"Go away," Andi groaned into her pillow as the sun's morning rays crept over her face and woke her up. There was a pounding in her head that she tried to smother out with the comfortor to no avail. The morning was a curse she'd never be rid of, so she decided it was better to face the day rather than ignore it.

Throwing the comforter back, she stretched where she lay, rolling over from her back onto her stomach, and reached for her comms device. Instead she found a folded note next to a small plate with some medicine on it and a full glass of water. Squinting, she opened the paper and read the familiar hand writing.

"Mornin' Andi. Take these for the headache. Prior."

Prior.

Reading his name had Andi looking frantically around her room for him, half expecting him to be sitting in a chair in the corner, or out on her patio watching the sunrise. But she wasn't even sure he'd been there over night. She recalled drinking by a fire on the beach. She recalled laughing and flirting. She recalled stumbling back up the beach once the wine was gone. But she couldn't recall anything past that. Or at least nothing whole. Nothing she could use to piece the evening together.

Maybe he'd put her in bed after that? She was wearing her night clothes, so maybe she'd gotten dressed in them and just gone to sleep?

Gods, please let me have gone to sleep.

She pulled herself into a sitting position on her bed, her back to the sun, and took the medication as directed. They were just pain relievers but she welcomed the sweet numbing feeling they brought to her throbbing head. Moving from her bed, she went to secretary in the corner of the room and pulled out the middle drawer, revealing a small stash of marijuana she'd picked up before leaving Terminus as well as her sherlock pipe. She loaded a small bowl, enjoying the lightness that followed shortly after partaking, and replaced everything when she was finished. Next stop: a shower.

Hot water cascaded from the ceiling as she stepped into the stone and glass enclosure and she bit her lip lightly at the heat. It was a welcomed reminder to her and she stepped fully underneath the streams, closing her eyes lightly. In the same instant, she was hit with flashes of tangled limbs, skin pressed to skin and nails digging into whatever they could find. Her breath caught in her throat as a giant wave of emotion flooded every inch of her body.

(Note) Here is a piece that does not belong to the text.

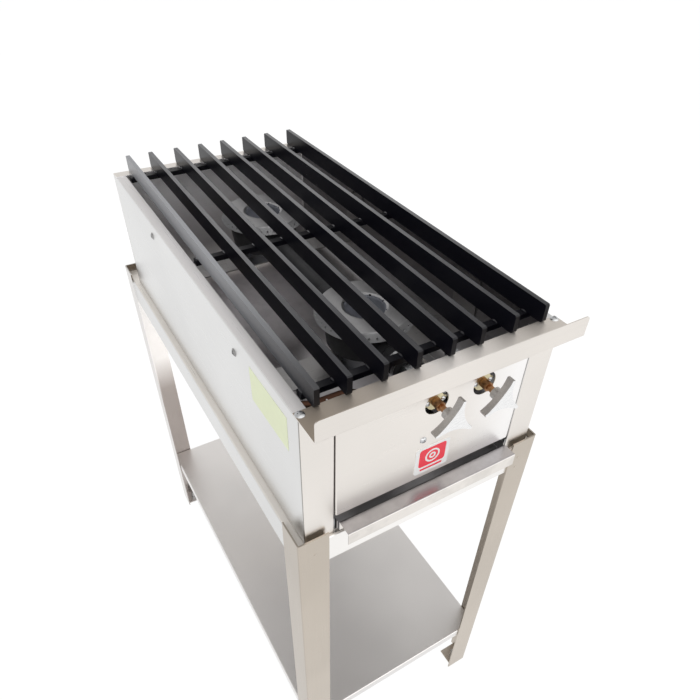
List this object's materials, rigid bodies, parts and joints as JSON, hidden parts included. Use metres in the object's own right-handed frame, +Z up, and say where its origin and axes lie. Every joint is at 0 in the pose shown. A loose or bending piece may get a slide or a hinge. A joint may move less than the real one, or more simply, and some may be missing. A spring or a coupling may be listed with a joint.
{
  "type": "two-burner gas stove",
  "caption": "Free-standing gas stove with ring burners one behind the other under a bar grate, star knobs, a pull-out drip tray and a tall angle stand with a shelf",
  "frame": {"origin": "Middle of the footprint, on the floor under the levelling feet", "axes": "+X is to the right seen from the front, +Y runs from the front to the back, +Z is up"},
  "size_m": [0.375, 0.766, 0.9245],
  "materials": {
    "stainless": "brushed, warm grey",
    "tray_steel": "rolled, shiny grey-brown",
    "cap_steel": "machined, bright grey",
    "black_enamel": "satin black",
    "black_iron": "as cast, dark",
    "knob_metal": "cast, polished face",
    "spindle_brass": "browned",
    "valve_brass": "yellow, as turned",
    "pipe_copper": "copper coloured",
    "zinc_steel": "zinc plated, bright",
    "plate_white": "glossy white",
    "label_green": "matt yellow-green, blank"
  },
  "bodies": {
    "stove": {"leg_front_left": "stainless", "leg_front_right": "stainless", "leg_rear_left": "stainless", "leg_rear_right": "stainless", "rail_front": "stainless", "rail_rear": "stainless", "rail_left": "stainless", "rail_right": "stainless", "shelf": "stainless", "levelling_feet": "zinc_steel", "side_panel_left": "stainless", "side_panel_right": "stainless", "back_panel": "stainless", "front_panel": "stainless", "front_ledge": "stainless", "tray_runner_left": "tray_steel", "tray_runner_right": "tray_steel", "burner_support_front": "tray_steel", "burner_support_rear": "tray_steel", "burner_bowl_front": "black_iron", "burner_bowl_rear": "black_iron", "mixing_tube_front": "black_iron", "mixing_tube_rear": "black_iron", "burner_cap_front": "cap_steel", "burner_cap_rear": "cap_steel", "jet_front": "valve_brass", "jet_rear": "valve_brass", "gas_manifold": "zinc_steel", "manifold_bracket": "zinc_steel", "supply_pipe": "pipe_copper", "pipe_clip": "valve_brass", "gas_inlet": "valve_brass", "inlet_locknut": "valve_brass", "rear_feed_pipe": "pipe_copper", "pipe_nuts": "zinc_steel", "valve_left": "valve_brass", "valve_right": "valve_brass", "valve_screws": "zinc_steel", "side_screws": "zinc_steel", "ledge_screws": "zinc_steel", "panel_screws": "zinc_steel", "bowl_bolts": "zinc_steel", "badge_plate": "plate_white", "side_label": "label_green"},
    "knob_left": {"knob_left": "knob_metal", "spindle_left": "spindle_brass"},
    "knob_right": {"knob_right": "knob_metal", "spindle_right": "spindle_brass"},
    "drip_tray": {"drip_tray": "tray_steel"},
    "grate": {"grate_bar_1": "black_enamel", "grate_bar_2": "black_enamel", "grate_bar_3": "black_enamel", "grate_bar_4": "black_enamel", "grate_bar_5": "black_enamel", "grate_bar_6": "black_enamel", "grate_bar_7": "black_enamel", "grate_bar_8": "black_enamel", "grate_cross_bars": "black_enamel"},
    "air_shutter_front": {"air_shutter_front": "zinc_steel"},
    "air_shutter_rear": {"air_shutter_rear": "black_iron"}
  },
  "joints": [
    {"name": "knob_left_turn", "type": "hinge", "parent": "stove", "child": "knob_left", "pos_m": [-0.0025, -0.3455, 0.8445], "axis": [0, -1, 0], "range_deg": [0, 180]},
    {"name": "knob_right_turn", "type": "hinge", "parent": "stove", "child": "knob_right", "pos_m": [0.067, -0.3455, 0.8445], "axis": [0, -1, 0], "range_deg": [0, 180]},
    {"name": "tray_slide", "type": "slide", "parent": "stove", "child": "drip_tray", "axis": [0, -1, 0], "range_m": [0, 0.42]},
    {"name": "grate_lift", "type": "slide", "parent": "stove", "child": "grate", "axis": [0, 0, 1], "range_m": [0, 0.15]},
    {"name": "shutter_front_turn", "type": "hinge", "parent": "stove", "child": "air_shutter_front", "pos_m": [0.0045, -0.2635, 0.838], "axis": [0, 1, 0], "range_deg": [0, 90]},
    {"name": "shutter_rear_turn", "type": "hinge", "parent": "stove", "child": "air_shutter_rear", "pos_m": [0.0045, -0.0855, 0.838], "axis": [0, 1, 0], "range_deg": [0, 90]}
  ]
}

If she hadn't already been warmed by the water in the shower, she'd have thought she was hot with fever because of the temperature to which her blood rose. Every inch of her ached but not painfully. No, it was longing.

And just as quickly as it came, it was gone: the feeling, the images, the emotion. All of it was gone and she was left feeling hollow and empty and just exhausted.

She stumbled backwards into the stone wall of the shower and pressed her shoulders into the cool surface. It was a shock to her system, much like stepping into the hot water had been, and she struggled to catch her breath. She couldn't feel the passion and the warmth from the events anymore, but she could feel their abscence rooted deep in her chest and it ached.

Slowly she sank to the floor of the shower, crumbling in on herself as she went, and she wept. She didn't fight it this time, not like she'd done so many times before. This time she just let it flow unchecked as the water cascaded over her, naked and afraid on the floor of the shower.

She'd recognized the emotion. She'd recognized the passion. Part of what she felt was hers, but most of it wasn't. It was borrowed. Taken in the heat of the moment and experienced with reckless abandon. Left unchecked, it had consumed her entire being and left her catatonic when it was finished. It was why she couldn't remember Prior leaving, or ever being being there after they left the beach. It was why her head was pounding when she awoke, though part of that was credit the wine as well. It was why her chest ached. It wanted the passion back. It wanted to feel the burning again.

But now that she was left to sit with the knowledge that she'd crossed her own line, she could only wonder one thing: what had she done?